Location and general geographical features of research area
The country of Turkey consists of 81 provinces that serve as local authorities. As a part of the administrative structure, the provinces are then divided into districts that serve as small-scale authorities. The Aegean region contains 11 of those provinces, of which the study area is one: Uşak province is located in the inner-western Anatolian sub-region. This province is surrounded by Kütahya to the north, Afyonkarahisar to the east, Denizli to the south, and Manisa to the west (Fig. 1). According to the General Directorate of Mapping, it has a total territorial size of 5555 km2 (Harita Genel Müdürlüğü 2020).
Within Uşak province, the unpredictable Mediterranean climate is prevalent across lower elevations while a continental climate prevails across the higher elevations. This area is hydrographically home to the headwater springs of many rivers since it is located in a higher region of western Anatolia. Situated in the northern part of the province is Murat Mountain, which is where the upper basins of Büyük Menderes, Gediz, Sakarya, and Akarçay rivers are located.
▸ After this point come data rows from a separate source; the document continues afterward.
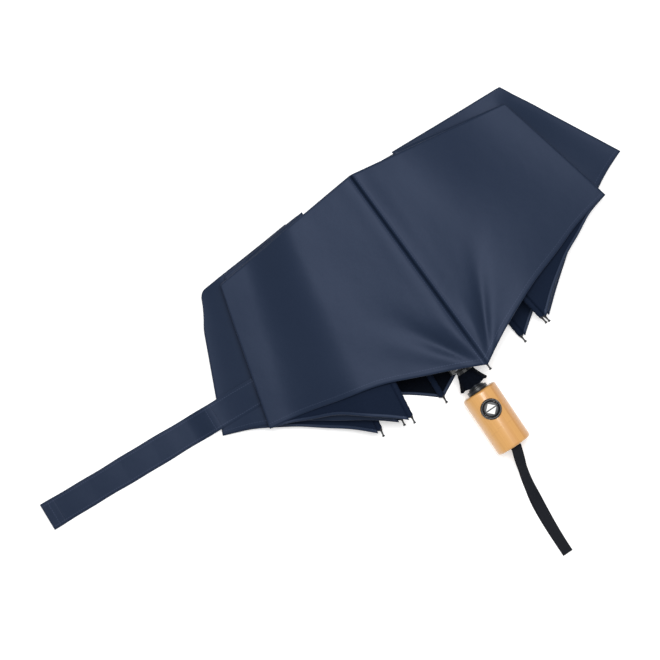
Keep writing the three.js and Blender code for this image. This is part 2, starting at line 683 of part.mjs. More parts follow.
// The wrist strap is one ribbon doubled on itself, laid on the floor beyond the handle.
const wristRest = FLOOR + WRIST_THICKNESS / 2;
const wristFall = WRIST_SLOT.z - wristRest;
const wristPath = [
  [1 - WRIST_SLOT.depth, WRIST_SLOT.z],
  [0.1 * WRIST_LANDING, WRIST_SLOT.z],
  [0.27 * WRIST_LANDING, WRIST_SLOT.z - 0.11 * wristFall],
  [0.53 * WRIST_LANDING, WRIST_SLOT.z - 0.46 * wristFall],
  [0.79 * WRIST_LANDING, WRIST_SLOT.z - 0.87 * wristFall],
  [WRIST_LANDING, wristRest],
  [(WRIST_LANDING + WRIST_REACH) / 2, wristRest],
  [WRIST_REACH, wristRest],
];
const wristStrap = band(wristPath, WRIST_WIDTH, WRIST_THICKNESS);
wristStrap.rotateZ(-Math.PI / 2);
const ribbon = wristStrap.attributes.position;
for (let i = 0; i < ribbon.count; i++) {
  const beyond = Math.max(0, -ribbon.getY(i) - WRIST_DRIFT_START);
  const share = Math.min(1, beyond / (WRIST_REACH - WRIST_DRIFT_START));
  const lean = WRIST_DRIFT * Math.sin((Math.PI / 2) * share) ** WRIST_BEND;
  ribbon.setX(i, ribbon.getX(i) - lean);
}
addMesh("wrist_strap", wristStrap, webbing);

export default part;
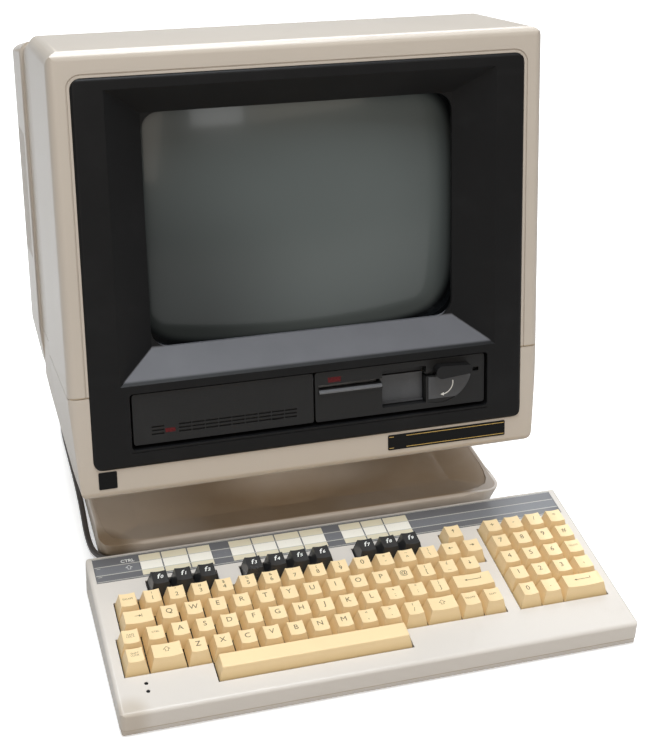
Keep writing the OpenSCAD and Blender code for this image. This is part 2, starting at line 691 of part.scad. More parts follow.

Uşak province is home to 6 total districts—Banaz, Eşme, Karahallı, Sivaslı, Ulubey, and Merkez; the final location is located in the center of the province, which is also its administrative center (Uşak City). Before 1953, the different territories of Uşak province had been designated to the neighboring provinces of Manisa and Kütahya. Due to the introduction of a new law in that same year, the province of Uşak was founded. Uşak province currently has a total of 251 administrative offices, including 245 rural ones and 6 urban ones. In 2019, the total population of the province was 370,509—where 278,806 resided in urban areas and 91,703 resided in rural areas(TÜİK 2021). The main economic sector for urban areas is the service industry while rural areas generally rely on agriculture and animal husbandry. However, heavy industry constitutes as a major economic activity, and three organized industrial zones are located close to the district of Merkez.